While this initial number is slightly above expectations, which called for growth in the neighborhood 2.0% to 2.1%, it is a drop from where economic growth stood in the final quarter of 2017, suggesting a slowdown during the first three months of the year. Among the biggest causes of the decline appears to be a drop in consumer spending growth, which fell to the lowest level it has seen in the past several years at 1.1%. Specifically, the growth rate in goods overall (-1.1%) and in durable goods (-3.3%) specifically actually turned negative for the first time in several years. Consumer spending on services grew by 2.1% but the overall drop in the growth of consumer spending is something of a mystery, especially since the winter was relatively mild and indeed milder for the most part than it had been in the final month of 2017. One possible explanation for this, of course, is that consumers may have been impacted by the declines in the stock market that we’ve seen over the past several months, but given the fact that most Americans exposure to the markets is limited to long-term retirement saving this doesn’t seem like a complete explanation. It’s also notable given the fact that the tax bill passed in December, and the new withholding rules that accompanied it, were supposed to put more cash in the pockets of most Americans.
Looking at other aspects of the numbers, the view of the current economic situation is at best mixed and possibly indicates that we aren’t going to see the strong economic growth that Republicans would like in time for the midterm elections. One potentially positive development lies in the fact that business investment saw a significant increase over the last quarter of 2017. In that quarter, business investment grew by 4.7% while in the first three months of the year it grew by 7.3%, suggesting that business may indeed be investing for future expansion but that it could take some time for that investment to see a payoff in the economy as a whole. On the other hand, spending by state, local, and the Federal government dropped from a 3% growth rate in the last three months of 2017 to 1.2% in the first three months of 2018. Again, this factor could at least partly be explained by the uncertainty created by the budget battles that gripped Washington during January and February and which were not fully resolved until nearly the end of March.
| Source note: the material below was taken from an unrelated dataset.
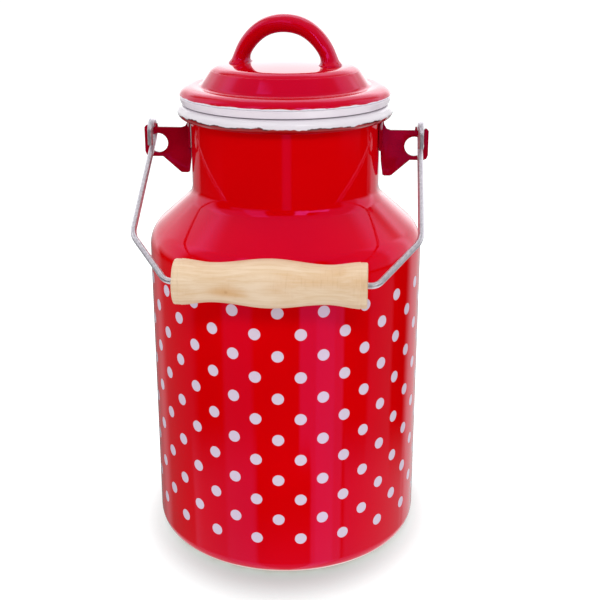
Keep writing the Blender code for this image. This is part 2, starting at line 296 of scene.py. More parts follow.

Taking all this together The New York Times makes these observations about the report:
The economy grew at an annual rate of 2.3 percent in the first quarter, the government reported Friday, offering a preliminary glance at how last year’s sweeping package of tax cuts is affecting consumers and businesses this year.
During the first three months of 2018, the economy was whacked around like a pinball. The stock market took investors on a giddy ride. President Trump imposed tariffs on allies and rivals alike, stoking fears of a trade war. And the revamped tax code shifted business incentives and started to put more money in workers’ paychecks.
Still, the economy ended up puttering along just a bit above the average yearly growth rate that it had registered since the recession ended nearly nine years ago.
While the pace is equal to the performance for all of last year, it is below the stronger 2.9 percent annualized rate recorded in the fourth quarter of 2017, and falls short of President Trump’s goal of at least 3 percent. Most forecasters, however, expect quarterly growth to float around the 3 percent mark for the rest of the year.
“This is not too bad,” said Carl R. Tannenbaum, chief economist of Northern Trust in Chicago. “The 2.3 percent figure is moderately encouraging.” Economists had expected economic growth to ease in the quarter.
“The rest of 2018 seems well assured given the substantial support that is going to come from government fiscal policy,” Mr. Tannenbaum said, referring to the $1.5 trillion cost of the tax cuts.
But he said that “longer term, the immediate benefits of tax reform will fade, and what we’ll be left with is the bill.”
Economists on Wall Street and in Washington have repeatedly warned that the economy’s upward streak is unlikely to extend beyond the next year or two. The nation’s debt has topped $21 trillion and is growing, a level many view as unsustainable. And if the Federal Reserve follows through on its plan to raise interest rates, the cost of paying off that debt will grow larger.
Over the longer term, the Fed expects real annual growth in the United States to fall to 1.8 percent. The Congressional Budget Office’s 10-year outlook comes to the same disappointing conclusion.
As a historical measure, it’s worth noting that economic growth for the past year or so has been roughly consistent, and in some cases below, the growth levels we saw in the final years of the Obama Administration:
There are several caveats worth noting here of course. The first is that this is just the initial estimate of economic growth for the first part of the year. We’ll get updates to these numbers a month from now at the end of May and then again at the end of June just as we’re approaching the end of June. It seems unlikely, though, that those revisions will be significantly different from what we’re seeing in this report and it raises the question of whether or not the First Quarter is indicative of the possibility that growth for the year will be below current estimates or not. In that regard, it’s worth noting that we’ve seen before that the first quarter of a given year often lags behind the rest of the year. Typically this is due to weather-related issues and although the winter of early 2018 was mild compared to other years there were some storms that had an impact over large parts of the United States on several occasions throughout the quarter. It’s possible this had an impact on the economy, particularly on consumer spending.
In any case, as things stand so far, we stand far below the economic growth rates that President Trump and the Republicans promised during the election. More importantly, we stand far below the levels that would be required for the rosy forecasts that were used to support the tax bill passed in December. If economic growth ends up falling below those estimates, then tax revenues will end up coming in below estimates as well and the Federal Budget Deficit and National Debt will increase at an even faster pace than they are already projected to grow over the past several years. This increase in deficits will no doubt have an impact on interest rates which, in turn, will have an impact themselves on economic growth. Furthermore, as things stand we are now some nine years into an economic recovery that began in the summer of 2009. The odds of significantly higher growth rates going forward are dim, and the risks of a recession in the next several years are higher than they’ve been in some time.
All of that is in the long-term, though. The more interesting impact of all of this will be in the short term. Republicans are hoping for a measurable positive impact on the economy from the tax cuts to help their chances at the polls in November. If this report is any indication, they aren’t going to get it.